- SHORT EXERCISE
Go from the first line to the line with "return np.stack([x, z" and return those lines verbatim, ends included.

#### RECORDED DATA ####

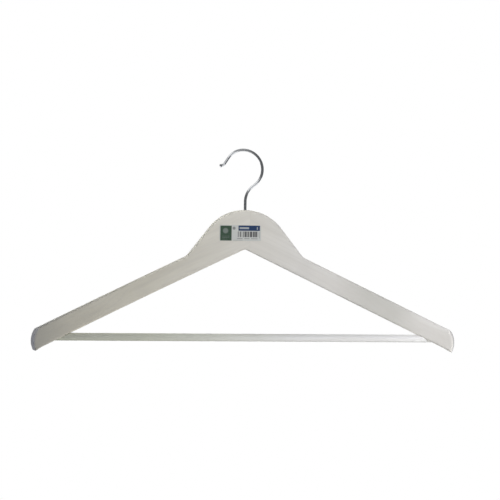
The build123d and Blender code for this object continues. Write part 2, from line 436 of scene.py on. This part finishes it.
# Rows of the outline: x out from the swivel axis, z under the crown, the outward normal's
# x and z, and the angle in plan by which the edge wall is turned there.
def outlineRows(x, z, normalX, normalZ, ruling=0.0):
    x = np.asarray(x, float)
    return np.stack([x, z + 0 * x, normalX + 0 * x, normalZ + 0 * x, ruling + 0 * x], axis=-1)


# Even steps along a straight edge, its start left out; the normal is turned by an angle
# from upright.
def lineRows(start, stop, angle, count):
    share = np.linspace(0, 1, count + 1)[1:]
    x = start[0] + (stop[0] - start[0]) * share
    z = start[1] + (stop[1] - start[1]) * share
    return outlineRows(x, z, math.sin(angle), math.cos(angle))


# Lower edge: a small arc in the V, then straight down the arm.
def lowerRows(x, ruling=0.0):
    a, radius = body["armAngle"], body["apexRadius"]
    turnX = radius * math.sin(a)
    inArc = x < turnX
    depth = np.sqrt(np.maximum(radius**2 - x**2, 0))
    arcZ = lowerEdge(turnX) - radius * math.cos(a) + depth
    z = np.where(inArc, arcZ, lowerEdge(x))
    normalX = np.where(inArc, -x / radius, -math.sin(a))
    normalZ = np.where(inArc, -depth / radius, -math.cos(a))
    return outlineRows(x, z, normalX, normalZ, ruling)


# Upper and lower edge in matching rows from tip to tip, so spaced that they meet at both
# tips once drawn in by inset. The shoulder end is a circle in a plane square to the body
# at its end, joined to the upper edge by a corner arc; (u, z) are coordinates there.
def outlinePairs(inset):
    a, height, radius = body["armAngle"], body["armHeight"], body["planRadius"]
    crown, turn, notch = body["crownRadius"], body["crownAngle"], body["notchRadius"]
    endAngle = math.asin(body["width"] / 2 / (radius + body["thickness"] / 2))
    crownEnd = (crown * math.sin(turn), crown * (math.cos(turn) - 1))
    meetX = crownEnd[1] + math.tan(turn) * crownEnd[0] - upperEdge(0)
    meetX /= math.tan(turn) - math.tan(a)
    tangent = notch * math.tan((turn - a) / 2)
    notchIn = (meetX - tangent * math.cos(turn), upperEdge(meetX) + tangent * math.sin(turn))
    notchOut = (meetX + tangent * math.cos(a), upperEdge(meetX) - tangent * math.sin(a))

    angle = np.linspace(0, turn, body["crownSteps"])
    sin, cos = np.sin(angle), np.cos(angle)
    head = [outlineRows(crown * sin, crown * (cos - 1), sin, cos)]
    head.append(lineRows(crownEnd, notchIn, turn, body["flankSteps"]))
    angle = np.linspace(turn, a, body["notchSteps"] + 1)[1:]
    sin, cos = np.sin(angle), np.cos(angle)
    centre = (notchIn[0] + notch * math.sin(turn), notchIn[1] + notch * math.cos(turn))
    head.append(outlineRows(centre[0] - notch * sin, centre[1] - notch * cos, sin, cos))
    head = np.concatenate(head)

    # shoulder end, in (u, z)
    ring, corner = body["endRatio"] * height, body["cornerRadius"]
    endX, slope = radius * math.sin(endAngle), math.tan(a) * math.cos(endAngle)
    tilt = math.atan(slope)
    endZ = lowerEdge(body["width"] / 2) + body["endRise"]
    drop = upperEdge(endX) - corner / math.cos(tilt) - endZ
    half = ring - slope * drop
    square = 1 + slope**2
    reach = half**2 - square * (ring**2 + drop**2 - (ring - corner) ** 2)
    cornerU = (-half + math.sqrt(max(reach, 0))) / square
    cornerZ = endZ + drop - slope * cornerU
    switch = math.atan2(cornerZ - endZ, cornerU + ring)

    def outwards(u):
        return np.sqrt(radius**2 - u**2) * math.sin(endAngle) + u * math.cos(endAngle)

    # the tip: where the end's circle, drawn in, comes down to the lower edge, drawn in
    angle = np.linspace(-math.pi / 2, 0, body["tipSteps"])
    x = outwards(ring * (np.cos(angle) - 1)) - inset * np.cos(angle)
    above = endZ + (ring - inset) * np.sin(angle) - lowerEdge(x) - inset / math.cos(a)
    tipAngle, tipX = np.interp(0, above, angle), np.interp(0, above, x) - inset * math.sin(a)

    startX = float(outwards(cornerU + corner * math.sin(tilt)))
    arm = lineRows(notchOut, (startX, upperEdge(startX)), a, body["armSteps"])
    angle = np.linspace(math.pi / 2 - tilt, switch, body["cornerSteps"] + 1)[1:]
    share = (math.pi / 2 - tilt - angle) / (math.pi / 2 - tilt - switch)
    bend = outlineRows(outwards(cornerU + corner * np.cos(angle)), cornerZ + corner * np.sin(angle),
                       np.cos(angle), np.sin(angle), endAngle * share**2 * (3 - 2 * share))
    angle = np.linspace(switch, tipAngle, body["endSteps"] + 1)[1:]
    end = outlineRows(outwards(ring * (np.cos(angle) - 1)), endZ + ring * np.sin(angle),
                      np.cos(angle), np.sin(angle), endAngle)

    # the lower edge, matched upright near the middle and square to the arm further out
    upright, lag = body["matched"], body["turnLag"]
    footX = notchOut[0] - height * math.sin(a)
    stretch = (footX - upright) / (notchOut[0] - upright)
    x = head[:, 0]
    lower = [lowerRows(np.where(x < upright, x, upright + (x - upright) * stretch))]
    lower.append(lowerRows(arm[:, 0] - height * math.sin(a)))
    share = np.linspace(0, 1, len(bend) + len(end) + 1)[1:]
    lastX = lower[1][-1, 0]
    ruling = endAngle * np.clip(share * (1 + lag) - lag, 0, 1)
    lower.append(lowerRows(lastX + (tipX - lastX) * share, ruling))
    upper, lower = np.concatenate([head, arm, bend, end]), np.concatenate(lower)
    flip = np.array([-1, 1, -1, 1, -1.0])
    return [np.concatenate([rows[:0:-1] * flip, rows]) for rows in (upper, lower)]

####

- FINAL RESULT
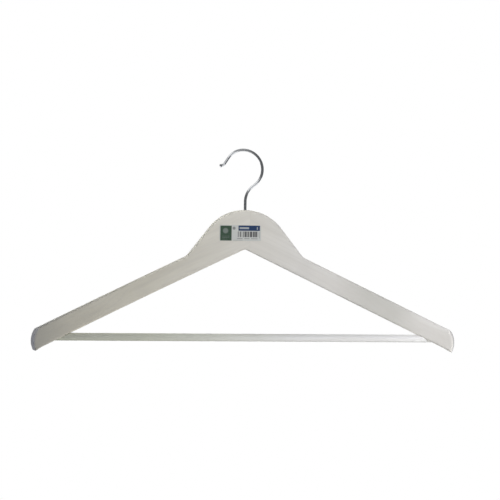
The build123d and Blender code for this object continues. Write part 2, from line 436 of scene.py on. This part finishes it.
# Rows of the outline: x out from the swivel axis, z under the crown, the outward normal's
# x and z, and the angle in plan by which the edge wall is turned there.
def outlineRows(x, z, normalX, normalZ, ruling=0.0):
    x = np.asarray(x, float)
    return np.stack([x, z + 0 * x, normalX + 0 * x, normalZ + 0 * x, ruling + 0 * x], axis=-1)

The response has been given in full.